No fundo, o que está em jogo é a probabilidade ou não de a humanidade vencer esse tempo que, para citar o grande humanista norte-americano Thomas Paine, põe à prova a alma dos homens.


Em Belfast, os protestantes tentam agredir as crianças católicas a caminho das escolas.


No Oriente Médio, os israelitas matam outras crianças, como represália a ataques dos palestinos. Nas cidades norte-americanas, crianças assassinam professores e outras crianças nas escolas e o seu exemplo é seguido no mundo inteiro, até mesmo em nosso país.


O medo é nosso vizinho mais próximo e entra em nossa casa pelos canais de televisão.
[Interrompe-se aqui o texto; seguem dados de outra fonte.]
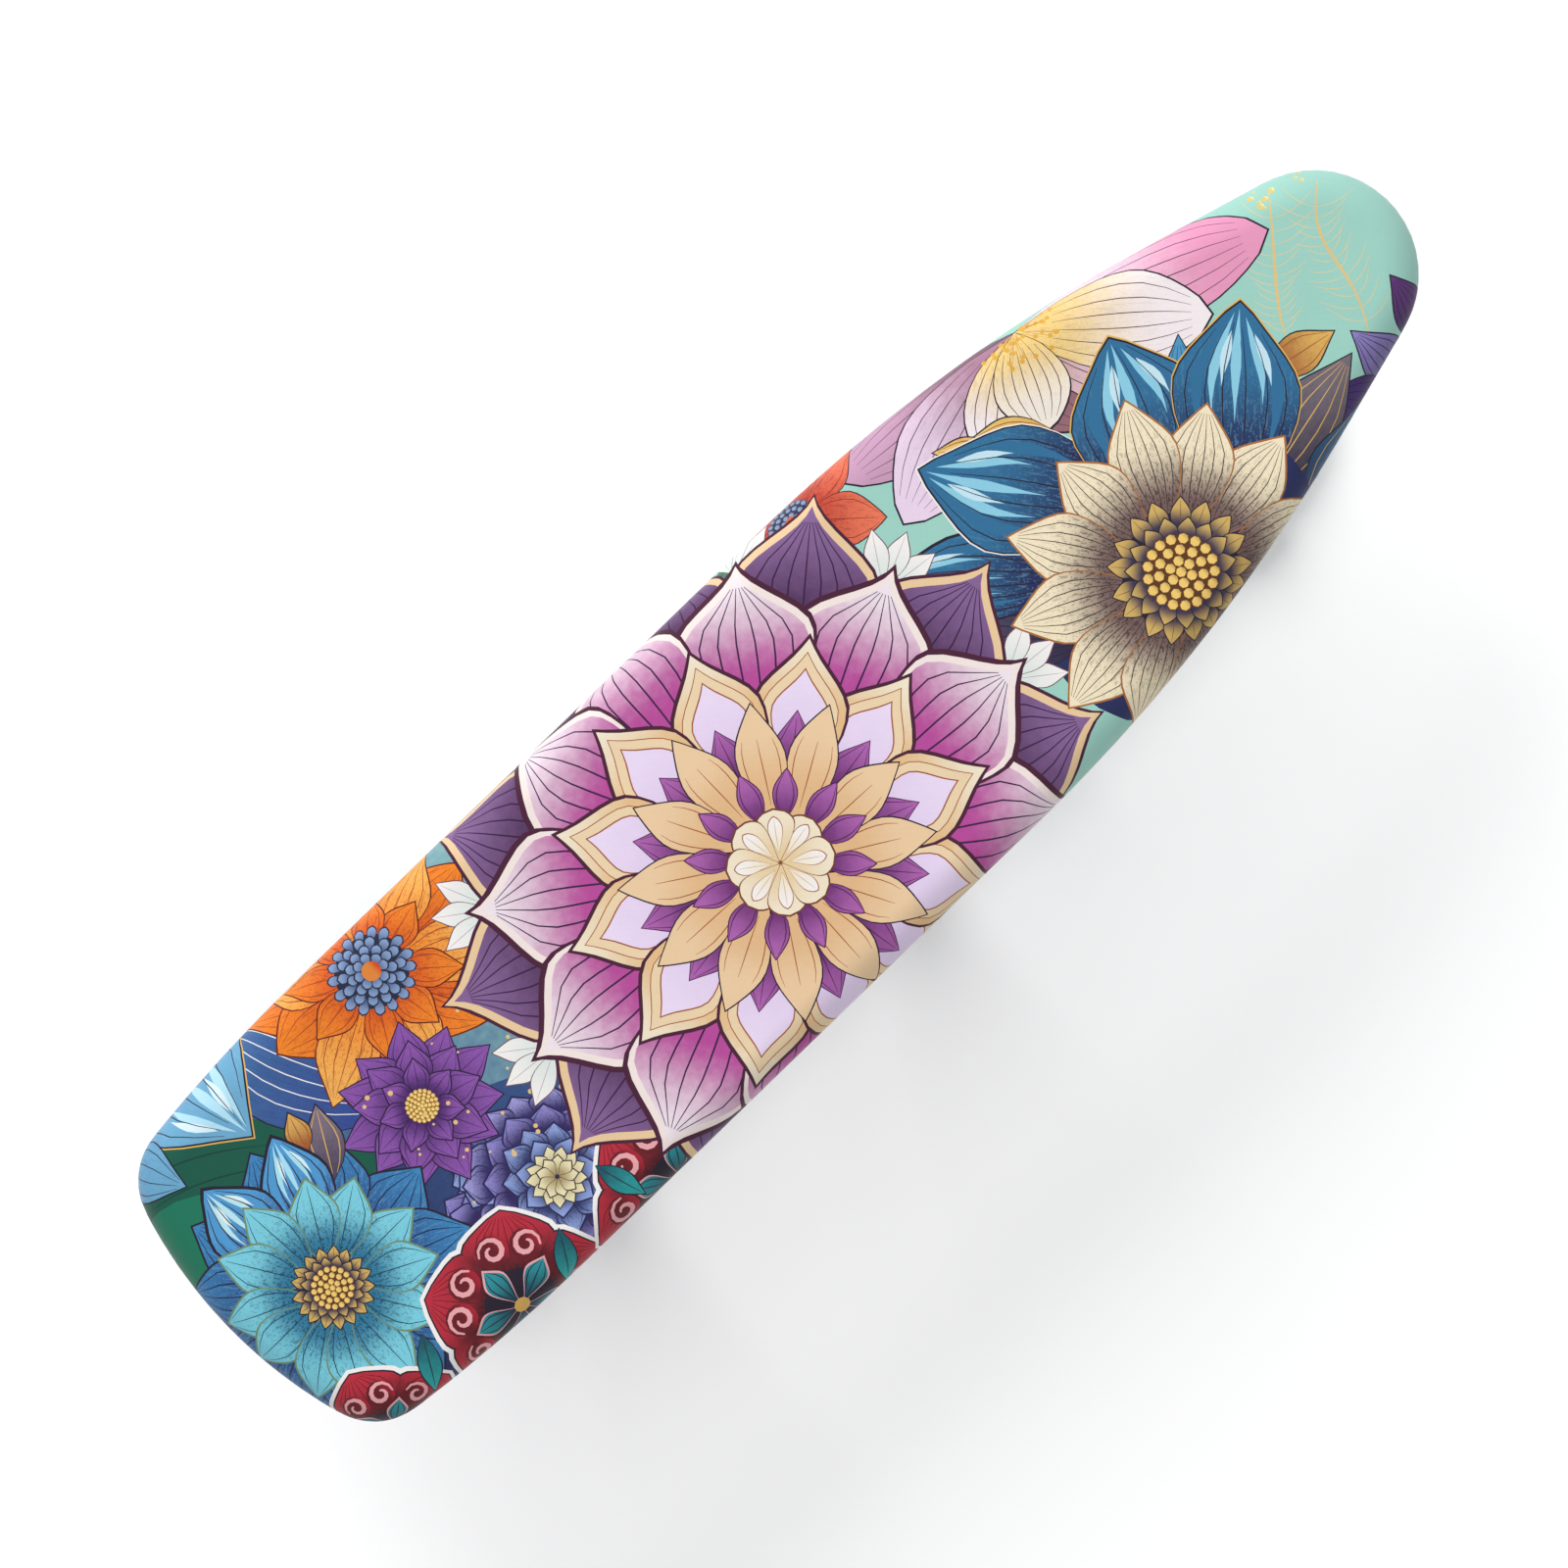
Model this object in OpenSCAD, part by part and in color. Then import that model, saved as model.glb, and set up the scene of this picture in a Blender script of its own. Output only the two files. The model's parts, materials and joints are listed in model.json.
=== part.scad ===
// Folding tabletop sleeve ironing board.
// A padded, fabric-covered steel top stands on a rod base, carried by two U-shaped
// links that keep it level while it folds down. +X points to the nose, +Z up, and
// the origin is on the table under the middle of the standing board.

/* [Board outline] */
// Length over the cover
board_len = 510; // [490:1:530]
// Width over the cover
board_w = 127; // [122:1:132]
// Radius of the nose
nose_r = 33; // [30:0.5:36]
// Angle of the tapered flanks to the centre line
taper = 15.5; // [14.5:0.5:17]
// Radius of the two tail corners
corner_r = 21.5; // [18:0.5:25]
// Radius of the bowed tail end
tail_bow_r = 154; // [140:1:180]
// Radius of the long curves that lead into nose and tail
flank_r = 565; // [520:5:600]
// Distance from the tail end to where the sides run straight
tail_flank_len = 92; // [80:1:100]

/* [Board layers] */
// Printed cotton cover
cover_t = 1; // [0.8:0.1:1.2]
// Foam pad under the cover
foam_t = 5; // [4:0.5:7]
// Wool felt under the foam
felt_t = 3; // [2:0.5:4]
// Perforated steel deck
deck_t = 1; // [0.8:0.1:1.2]
// Height of the flat steel bar welded round the deck's edge
rim_h = 7; // [6:0.5:7]
// How far the cover turns in under the board
lip_w = 20; // [18:1:22]
// Steam hole radius and spacing
hole_r = 3; // [2:0.5:3.5]
hole_pitch = 16; // [14:1:20]

/* [Stand] */
// Pivot to pivot length of the links
link_len = 98; // [92:1:106]
// Angle past upright at which the links rest on their stops
lean = 8; // [6:1:9]
// Rod diameter of the links
link_d = 8; // [7:0.5:8]
// Rod diameter of the base
base_d = 9; // [8:0.5:10]
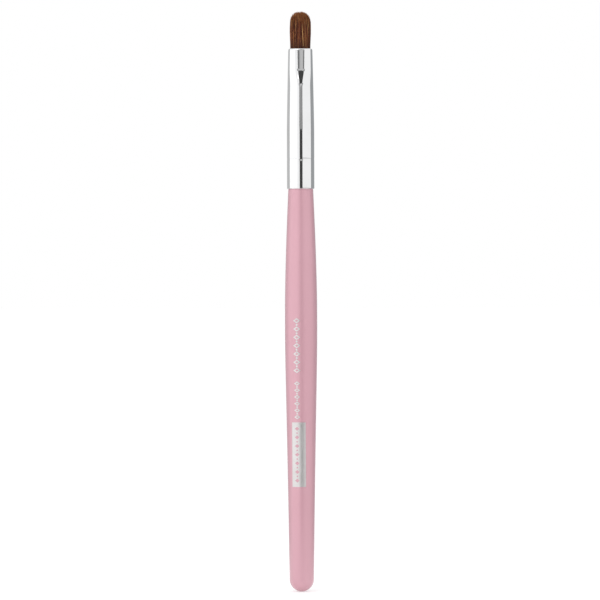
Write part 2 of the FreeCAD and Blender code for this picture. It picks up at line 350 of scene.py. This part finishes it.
def silver_foil():
    """Hot-stamped foil, slightly crinkled, with pinholes where the coat shows through."""
    material, tree, shader = new_finish("silver_foil")
    marks = handling(tree, smudge_scale=200.0, speck_scale=2500.0, scratch_scale=600.0)
    here = place(tree)
    holes = remap(tree, noise(tree, here, 5200.0, 2.0), 0.69, 0.73, 0.0, 1.0)
    silver = blend_colours(tree, marks["Smudges"], (0.70, 0.685, 0.68, 1), (0.65, 0.63, 0.625, 1))
    worn = blend_colours(tree, holes, silver, (0.66, 0.33, 0.40, 1))
    tree.links.new(worn, shader.inputs["Base Color"])
    tree.links.new(remap(tree, holes, 0.0, 1.0, 1.0, 0.2), shader.inputs["Metallic"])
    rough = remap(tree, noise(tree, here, 1400.0, 3.0), 0.3, 0.7, 0.37, 0.44)
    tree.links.new(rough, shader.inputs["Roughness"])
    crinkle = noise(tree, here, 2600.0, 3.0)
    tree.links.new(bump(tree, crinkle, 0.003 * MM, 0.5), shader.inputs["Normal"])
    return material


def sable_hair():
    """Dark brown hair, each strand with its own tone, warmer and lighter towards the tips, with
    painted shade darkening it towards the roots.
    """
    material, tree, shader = new_finish("sable_hair")
    tone = add(tree, "Attribute", {"attribute_name": "tone"}).outputs["Fac"]
    ramp = add(tree, "ValToRGB", Fac=tone)
    stops = ramp.color_ramp.elements
    stops[0].position, stops[0].color = 0.0, (0.020, 0.004, 0.001, 1)
    stops[1].position, stops[1].color = 1.0, (0.850, 0.500, 0.190, 1)
    browns = {0.3: (0.080, 0.019, 0.006, 1), 0.55: (0.190, 0.043, 0.021, 1)}
    browns[0.8] = (0.370, 0.140, 0.038, 1)
    for position, colour in browns.items():
        stop = stops.new(position)
        stop.color = colour
    along = add(tree, "Attribute", {"attribute_name": "along"}).outputs["Fac"]
    tip = remap(tree, along, 0.70, 1.0, 0.0, 0.62)
    warm = blend_colours(tree, tip, ramp.outputs[0], (0.46, 0.150, 0.034, 1))
    # painted shade: low down, just above the ferrule's mouth, the hair is blended towards near black
    root = remap(tree, along, 0.2, 0.42, 0.55, 0.0)
    deep = blend_colours(tree, root, warm, (0.018, 0.008, 0.006, 1))
    scales = noise(tree, place(tree, (1, 1, 0.3)), 9000.0, 2.0)
    uneven = blend_colours(tree, 0.35, deep, blend_colours(tree, 1.0, deep, scales, "MULTIPLY"))
    tree.links.new(uneven, shader.inputs["Base Color"])
    shader.inputs["Roughness"].default_value = 0.42
    shader.inputs["Specular IOR Level"].default_value = 0.22
    tree.links.new(bump(tree, scales, 0.004 * MM, 0.4), shader.inputs["Normal"])
    return material


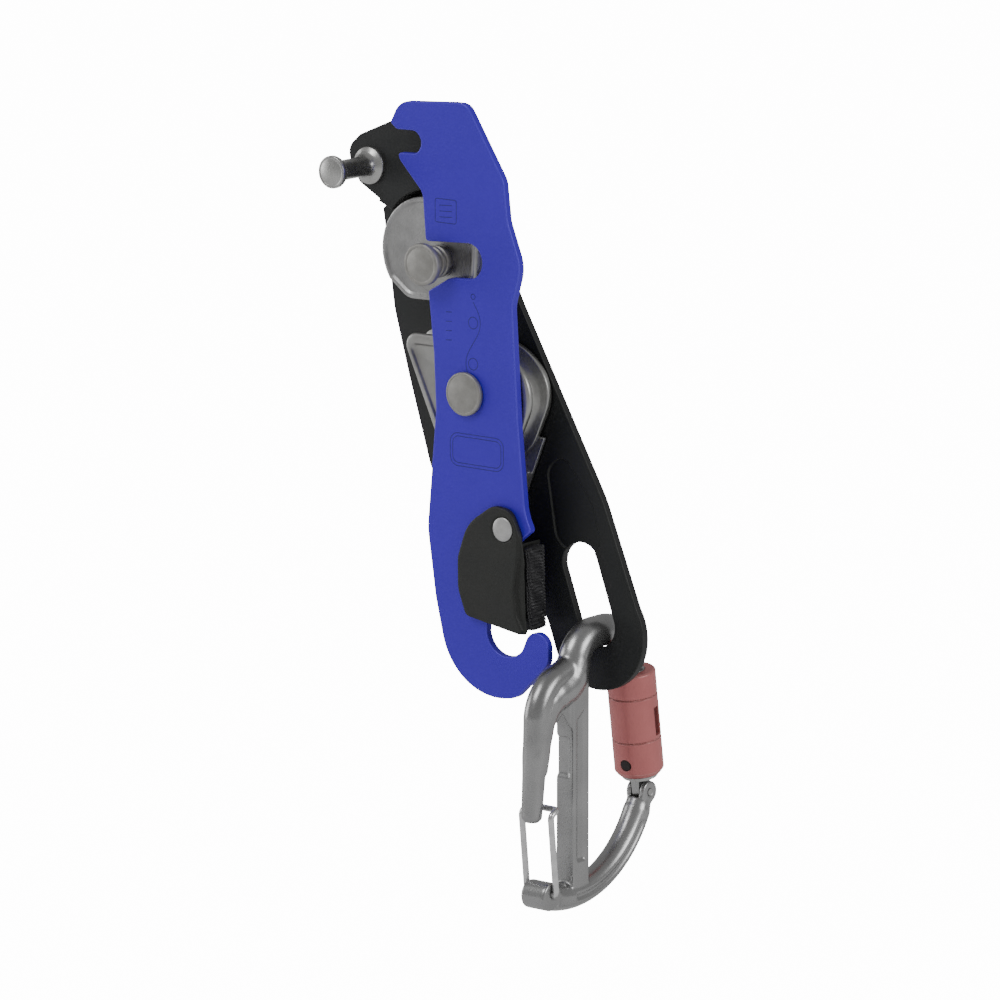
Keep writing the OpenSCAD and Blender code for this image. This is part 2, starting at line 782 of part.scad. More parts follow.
module carabiner_body() {
    color(alloy)
    on_biner()
    difference() {
        union() {
            // spine, a flat-sided bar
            side_slab(spine_w)
                polygon([[spine_y - spine_deep, -crown_bend], [spine_y + spine_deep, -crown_bend],
                    [spine_y + spine_deep, boss[1] - 2], [spine_y - spine_deep, boss[1] - 2]]);
            // crown and nose
            bend([spine_y + crown_bend, -crown_bend], crown_bend, 90, 180, bar_r);
            link([spine_y + crown_bend, 0], [crown_half, 0], bar_r);
            bend(nose_c, nose_bend, nose_turn, 90, bar_r);
            // basket, one bend from the wire gate's boss to the gate's hinge
            bend(basket_c, basket_r, boss_angle, basket_end_angle, basket_bar);
            strut(basket_end + unit(basket_end - hinge) * link_in, hinge,
                basket_bar - link_step, knuckle_r - 0.3);
            translate([-knuckle_half, hinge[0], hinge[1]])
                rotate([0, 90, 0])
                cylinder(r = knuckle_r, h = 2 * knuckle_half);
            translate([-boss_half, boss[0], boss[1]])
                rotate([0, 90, 0])
                cylinder(r = boss_r, h = 2 * boss_half);
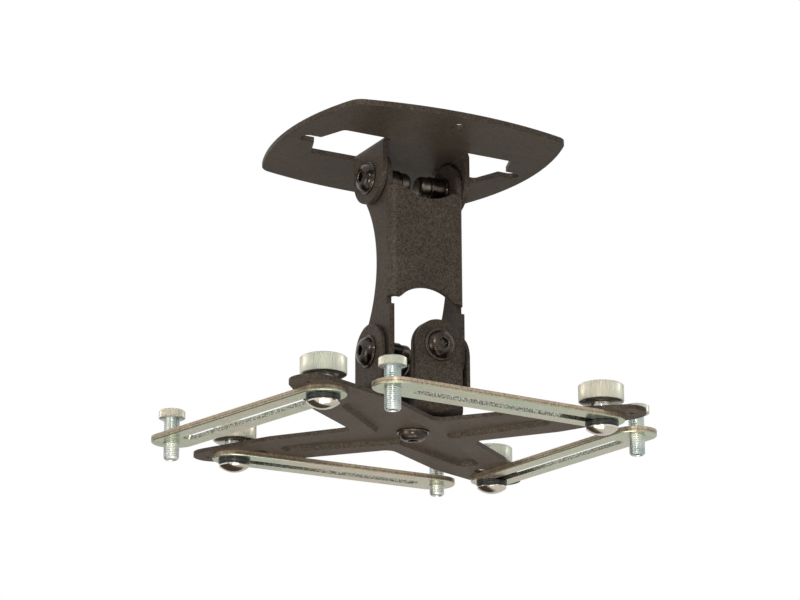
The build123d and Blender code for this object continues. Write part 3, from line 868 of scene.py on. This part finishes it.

O medo em Nova York poderá, ao agravar-se, igualar-se ao medo que se apossou da orgulhosa Cartago, tal como, sucintamente, o descreveu, com merveilleuse désolation, o grande Montaigne:


“Não se ouviam senão gritos pavorosos. Viam-se os moradores saírem de suas casas, atacarem-se uns aos outros, entrematarem-se, como se se tratasse de inimigos que tivessem vindo ocupar a cidade. A isso chamaram terror pânico, em homenagem a Pan…”


Pan é um deus destes tempos, modernos e americanos, of course: os gregos o criaram para cuidar da masturbação e do medo.